Nei giorni scorsi, come facciamo puntualmente da parecchi anni a questa parte, ci siamo occupati del Rossini Opera Festival, prendendo in esame il 'via libera' dato dalla papessa del giornalismo italiano, Natalia Aspesi, al festival rossiniano. La quale - sottolineavamo - per la prima volta, dopo molti anni, su Repubblica, non aveva tessuto l'annuale panegirico del sovrintendente Gianfranco Mariotti, eterno nel suo ruolo direttivo, e neppure la bontà della grande cena che ogni anno la famiglia Tittarelli organizza nella sua villa pesarese. Mentre s'era soffermata, lei milanese, a sottolineare il biondo 'tinto' dei capelli di Roberto Abbado, della celebre famiglia, come anche il suo braccio rotto che lo avrebbe costretto a dirigere con il restante braccio e il ciuffo di capelli, biondo tinto.
Il mancato panegirico di Mariotti rappresentava una assoluta novità. Ma non ne abbiamo approfondito le ragioni. Fino ad oggi quando, girando in rete, abbiamo scoperto (dal 'Resto del Carlino' l'unico giornale che vi ha fatto cenno lo scorso febbraio) che Simona Barabesi, ufficio stampa del festival da trentatre anni, qualcuno in meno degli anni della sovrintendenza Mariotti, è stata licenziata, senza preavviso, a seguito di una lettera del democratico sindaco Ricci - che porta un cognome troppo impegnativo per poter scrivere alla fedele collaboratrice quella lettera di maniera.
'Il modo m'offende', ha dichiarato la Barabesi che naturalmente aveva coscienza del fatto che non si può restare in un incarico per tutta la vita, e che un giorno o l'altro bisogna abbandonarlo. Non si può restare per tutta la vita come invece accade al sovrintendente Mariotti, per il quale hanno fatto i salti mortali ( 'legislativi'. Lui è pensionato da tempo e non potrebbe più restare, specie se si aggiunge che ha un compenso annuo: la legge consente ai pensionati di lavorare gratuitamente e per un numero limitato di anni; e che tale compenso è abbastanza consistente :160.000 Euro, purché resti a Pesaro.
La stampa italiana ha fatto muro contro il festival, in favore della Barabesi? Sarebbe pretendere troppo dai critici musicali italiani.

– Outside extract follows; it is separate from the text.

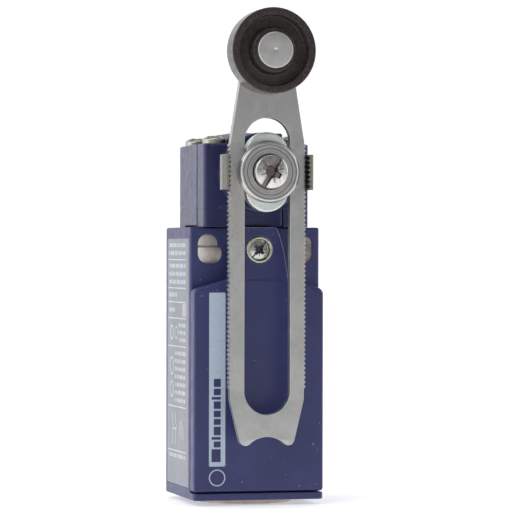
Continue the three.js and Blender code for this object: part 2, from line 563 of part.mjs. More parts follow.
add('lever_plate', leverPlate(), zincPlate);
add('roller_pin', rollerPin(), brightSteel);
add('pin_washer', rollerRing(PIN.shankR + 0.03, 4.2,
  [LEVER.frontY + LEVER.thickness + 0.45, LEVER.frontY + LEVER.thickness + 0.03]), zincPlate);
add('roller_bush', rollerRing(PIN.shankR + 0.05, ROLLER.boreR - 0.05,
  [LEVER.frontY - 0.05, ROLLER.frontY - 0.1]), bronzeMetal);
add('roller', roller(), darkPlastic);

// ---------------------------------------------------------------- pusher and contact block
function pusher() {
  const { headR, topZ, headHeight, stemR, bottomZ } = PUSHER;
  return turnedZ([
    [0, bottomZ], [stemR - 0.5, bottomZ], [stemR, bottomZ + 0.5], [stemR, topZ - headHeight],
    [headR, topZ - headHeight], [headR, topZ], [0, topZ],
  ], 0, HEAD_Y, 20);
}

const BRIDGE = { halfX: 4.4, thickness: 0.6, buttonX: 3.6, buttonR: 0.8, closesZ: 29.4, opensZ: 38 };
const PLUNGER = { half: 1.9, topZ: PUSHER.bottomZ - 0.1, bottomZ: 27.6 };
const CASE_Y = (TERMINAL.bladeY[0] + TERMINAL.bladeY[1]) / 2;

function contactPlunger() {
  const { half, topZ, bottomZ } = PLUNGER;
  const stem = box([-half, half], [CASE_Y - half, CASE_Y + half], [bottomZ, topZ]);
  const windows = [BRIDGE.closesZ, BRIDGE.opensZ].map((z) =>
    box([-5, 5], [CASE_Y - 1.05, CASE_Y + 1.05], [z - 0.05, z + BRIDGE.thickness + 0.05]));
  return cut(stem, ...windows);
}

// A moving contact strip with a contact button near each end, above it or below it.
function contactBridge(z, up) {
  const { halfX, thickness, buttonX, buttonR } = BRIDGE;
  const strip = box([-halfX, halfX], [CASE_Y - 1, CASE_Y + 1], [z, z + thickness]);
  const span = up ? [z + 0.1, z + thickness + 0.45] : [z - 0.45, z + 0.1];
  return join(strip, ...both.map((side) => rodZ(buttonR, span, side * buttonX, CASE_Y, 12)));
}

function contactCase() {
  const { halfX, backY, frontY, lowZ, highZ, wall } = CASE;
  const block = box([-halfX, halfX], [backY, frontY], [lowZ, highZ]);
  const shelves = [SHELF.upper, SHELF.lower].map((span) =>
    box([-SHELF.x, SHELF.x], [backY, SHELF.frontY], span));
  const ears = box([-SHELF.x, SHELF.x], [backY, -7.4], [SHELF.lower[1] - 1, SHELF.upper[0] + 1]);
  const inside = box([wall - halfX, halfX - wall], [backY - 1.6, frontY - 1], [lowZ + 2, highZ - 1.7]);
  const plungerHole = box([-2, 2], [CASE_Y - 2, CASE_Y + 2], [highZ - 3, highZ + 1]);
  const bladeSlots = [[39.05, 39.95], [26.25, 27.15]].map((span) =>
    box([-halfX - 1, halfX + 1], [TERMINAL.bladeY[0] + 0.1, frontY - 1], span));
  const screwHoles = both.flatMap((side) => [
    rodY(1.6, [-5.4, -20], side * TERMINAL.x, TERMINAL.upperZ, 12),
    rodY(1.6, [-5.4, -20], side * TERMINAL.x, TERMINAL.lowerZ, 12),
    rodY(1.35, [0, -20], side * TERMINAL.x, BLOCK_SCREW_Z, 12),
  ]);
  return cut(join(block, ...shelves, ears), inside, plungerHole, ...bladeSlots, ...screwHoles);
}

// A fixed contact: a blade that reaches into the case, bent down into the plate under the terminal screw.
function terminal(side, bladeZ, screwZ, plateZ) {
  const reach = [side * 2.8, side * 11];
  const blade = box(reach, TERMINAL.bladeY, [bladeZ, bladeZ + TERMINAL.thickness]);
  const plate = box([side * 7.1, side * 11], [-12.6, -13.5], plateZ);
  return cut(join(blade, plate), rodY(1.7, [-10, -20], side * TERMINAL.x, screwZ, 12));
}

function terminalWasher(side, screwZ) {
  const square = box([side * (TERMINAL.x - 1.9), side * (TERMINAL.x + 1.9)], [-14.7, -15.4],
    [screwZ - 2.3, screwZ + 2.3]);
  return cut(square, rodY(1.6, [-10, -20], side * TERMINAL.x, screwZ, 12));
}

const smallScrew = { headR: 1.9, headHeight: 1.5, shankR: 1.45, length: 9.4, segments: 12 };
const terminals = [
  [-1, 39.15, TERMINAL.upperZ, [33.2, 39.5]], [1, 39.15, TERMINAL.upperZ, [33.2, 39.5]],
  [-1, 26.35, TERMINAL.lowerZ, [21, 26.7]], [1, 26.35, TERMINAL.lowerZ, [21, 26.7]],
];

add('pusher', pusher(), brightSteel);
add('return_spring', coilSpring(0, HEAD_Y, [COLLAR.bottomZ + 1.3, PUSHER.topZ - PUSHER.headHeight - 0.05],
  3.9, 0.4, 4), brightSteel);
add('contact_case', contactCase(), greyPlastic);
add('contact_lid', box([-CASE.halfX, CASE.halfX], [CASE.frontY - 0.05, CASE.frontY - 1.8],
  [CASE.lowZ, CASE.highZ]), greyPlastic);
add('contact_plunger', contactPlunger(), redPlastic);
add('contact_bridge_1', contactBridge(BRIDGE.opensZ, true), brassMetal);
add('contact_bridge_2', contactBridge(BRIDGE.closesZ, false), brassMetal);
add('contact_spring', coilSpring(0, CASE_Y, [CASE.lowZ + 2.05, PLUNGER.bottomZ - 0.05], 1.5, 0.28, 4),
  brightSteel);
terminals.forEach(([side, bladeZ, screwZ, plateZ], i) => {
  add(`terminal_${i + 1}`, terminal(side, bladeZ, screwZ, plateZ), brassMetal);
  add(`terminal_washer_${i + 1}`, terminalWasher(side, screwZ), zincPlate);
  add(`terminal_screw_${i + 1}`, screwToFront(smallScrew, [side * TERMINAL.x, -15.45, screwZ]), zincPlate);
});
both.forEach((side, i) => {
  const size = { headR: 2, headHeight: 1.5, shankR: 1.25, length: 6, segments: 12 };
  add(`block_screw_${i + 1}`, screwToFront(size, [side * TERMINAL.x, -7.45, BLOCK_SCREW_Z]), zincPlate);
});
add('earth_washer', turnedY(closed([[1.75, -7.05], [3.4, -7.05], [3.4, -7.85], [1.75, -7.85]]),
  EARTH.x, EARTH.z, 20), brassMetal);
add('earth_screw', screwToFront({ headR: 2.8, headHeight: 1.8, shankR: 1.6, length: 4.3, segments: 12 },
  [EARTH.x, -7.9, EARTH.z]), zincPlate);

export default limitSwitch;
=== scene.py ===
"""Limit switch with a slotted, adjustable roller lever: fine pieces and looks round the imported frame.

Shapes are made in millimetres, with heights from the underside of the housing's lip, and put into the
frame at the end. Outlines are lists of complex numbers: across and up, or radius and distance along
an axis.
"""
import cmath
import json
import math
import random

import bmesh
import bpy
from mathutils import Matrix, Vector


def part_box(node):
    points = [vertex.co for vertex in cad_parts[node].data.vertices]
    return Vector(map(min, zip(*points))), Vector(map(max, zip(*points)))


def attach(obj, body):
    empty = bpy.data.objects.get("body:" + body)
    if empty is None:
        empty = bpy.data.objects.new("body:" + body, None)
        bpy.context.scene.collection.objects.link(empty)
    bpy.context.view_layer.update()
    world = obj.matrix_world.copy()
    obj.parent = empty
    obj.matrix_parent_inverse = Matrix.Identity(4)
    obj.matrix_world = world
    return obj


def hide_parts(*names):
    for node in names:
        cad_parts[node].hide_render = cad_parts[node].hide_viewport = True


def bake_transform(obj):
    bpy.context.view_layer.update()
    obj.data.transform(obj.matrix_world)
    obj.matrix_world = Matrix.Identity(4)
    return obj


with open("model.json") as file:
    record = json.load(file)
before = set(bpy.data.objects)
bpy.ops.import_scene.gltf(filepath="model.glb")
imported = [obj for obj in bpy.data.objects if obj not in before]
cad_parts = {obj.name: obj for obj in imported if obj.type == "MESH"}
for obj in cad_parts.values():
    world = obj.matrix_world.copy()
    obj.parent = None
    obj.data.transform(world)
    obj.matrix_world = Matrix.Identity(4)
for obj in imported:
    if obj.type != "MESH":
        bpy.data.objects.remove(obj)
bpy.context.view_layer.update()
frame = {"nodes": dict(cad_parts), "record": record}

# ---------------- units and places
MM = 0.001
BOSS_DROP = 1.2  # how far the cable boss stands below the lip
LIP_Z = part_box("housing")[0].z + BOSS_DROP * MM


def span(node):
    """Lowest and highest corner of a CAD node in millimetres, with heights from the lip's underside."""
    low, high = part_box(node)
    lift = Vector((0, 0, LIP_Z))
    return (low - lift) / MM, (high - lift) / MM


def middle(node):
    low, high = span(node)
    return (low + high) / 2


HALF_WIDTH = span("housing")[1].x
SHOULDER_Z = span("housing")[1].z
COVER_Y = span("cover")[0].y
SEAM = 0.2
FACE_Y = span("cover")[1].y + SEAM
LIP_HEIGHT = 1.6
HEAD_HALF_X = span("head_base")[1].x
HEAD_BACK_Y = span("head_base")[1].y
HEAD_FRONT_Y = span("head_base")[0].y
HEAD_Y = (HEAD_BACK_Y + HEAD_FRONT_Y) / 2
HEAD_SEAM_Z = span("head_base")[1].z
RIDGE_Z = span("head_body")[1].z
HEAD_TOP_Z = RIDGE_Z - 2.4
BAND = 6.1  # half width of the head's four bands and of its ridge
PIVOT_Z = middle("shaft").z
ROLLER_Z = middle("roller").z
COVER_SCREW_Z = middle("cover_screw").z
CABLE_Y = -14.5


# ---------------- outlines
def fillet(*corners, closed=True, step=12):
    """An outline through corners (x, y, radius), each rounded by an arc in steps of so many degrees."""
    places = [complex(x, y) for x, y, _ in corners]
    loop = []
    for i, corner in enumerate(corners):
        p, radius = places[i], corner[2]
        if radius == 0 or (not closed and i in (0, len(corners) - 1)):
            loop.append(p)
            continue
        a, b = places[i - 1] - p, places[(i + 1) % len(places)] - p
        half = abs(cmath.phase(b / a)) / 2
        reach = min(radius / math.tan(half), 0.49 * abs(a), 0.49 * abs(b))
        a, b = a / abs(a), b / abs(b)
        centre = p + (a + b) / abs(a + b) * (reach / math.cos(half))
        first = p + a * reach - centre
        sweep = cmath.phase((p + b * reach - centre) / first)
        count = max(2, math.ceil(abs(math.degrees(sweep)) / step))
        loop += [centre + first * cmath.rect(1, sweep * k / count) for k in range(count + 1)]
    return loop


def rectangle(x0, x1, y0, y1, radius=0.0):
    return fillet((x0, y0, radius), (x1, y0, radius), (x1, y1, radius), (x0, y1, radius))


def arc(centre, radius, start, end, count):
    """Points on an arc from one angle to another, in degrees."""
    return [centre + cmath.rect(radius, math.radians(start + (end - start) * k / count))
            for k in range(count + 1)]


def obround(x, z0, z1, radius, count=20):
    return arc(complex(x, z1), radius, 0, 180, count) + arc(complex(x, z0), radius, 180, 360, count)


def circle(x, z, radius, count=64):
    return arc(complex(x, z), radius, 0, 360 - 360 / count, count - 1)


def mirrored(right_half):
    """An outline whose right half is given from top to bottom."""
    return right_half + [complex(-p.real, p.imag) for p in reversed(right_half)]


def inset(loop, depth):
    """A closed outline moved inwards by depth, or outwards where depth is negative."""
    if depth == 0:
        return list(loop)
    turning = sum((a.conjugate() * b).imag for a, b in zip(loop, loop[1:] + loop[:1]))
    side = 1j if turning > 0 else -1j
    moved = []
    for before, p, after in zip(loop[-1:] + loop[:-1], loop, loop[1:] + loop[:1]):
        a, b = (p - before) / abs(p - before), (after - p) / abs(after - p)
        moved.append(p + (a + b) * side * depth / max(0.3, 1 + (a.conjugate() * b).real))
    return moved


# ---------------- solids
def place(p, along, axis):
    """Where an outline's point lies at a distance along an axis."""
    if axis == "x":
        return along, p.real, p.imag
    return (p.real, along, p.imag) if axis == "y" else (p.real, p.imag, along)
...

Tanta sensibilità non s'è vista mai nella stampa musicale italiana, ancor meno nella congrega dell'associazione del critici musicali, la quale se ne è sempre bellamente fottuta di qualunque stranezza o irregolarità accadesse nel suo mondo.
Comunque snobbare il festival rossiniano è stata una decisione scellerata, basta che avessero dichiarato il disappunto per l'uscita di scena della Barabesi, per il modo.
Ciò che vale per la Barabesi, in età di pensione, non vale invece per il direttore dell'Ufficio stampa dell'Opera di Roma, messo lì dall'economista della cultura Carlo Fuortes. Il quale capo dell'ufficio stampa, Renato Bossa, due anni ai settanta, è in pensione dall'Accademia di Danza, dove insegnava 'storia della musica', e non potrebbe avere un incarico direttivo all'Opera di Roma - legge 'Madia' - peggio se retribuito.
Ci sarebbe anche da aprire un altro capitolo del libro delle irregolarità, quello delle famiglie al potere, a partire dalla famiglia Fortuna che da oltre mezzo secolo è al vertice dell'Istituzione Universitaria dei Concerti di Roma - prima l'ing. Oreste, il fondatore, dopo la guerra; poi sua moglie Lina, ed ora sua figlia Francesca.
Rimandiamo ad altra occasione la riapertura di questo altrettanto annoso capitolo del malcostume italiano. E restiamo al licenziamento - scostumato - ad opera di Matteo Ricci, non il grande gesuita maceratese, ma il povero sindaco pesarese, della Barabesi, per ragioni anagrafiche (età di pensione), le stesse ragioni che sempre a Pesaro non valgono per il sovrintendente Mariotti che in pensione c'è da prima della Barabesi ed a Roma, per il suo omologo all'Opera di Roma diretto da Fuortes.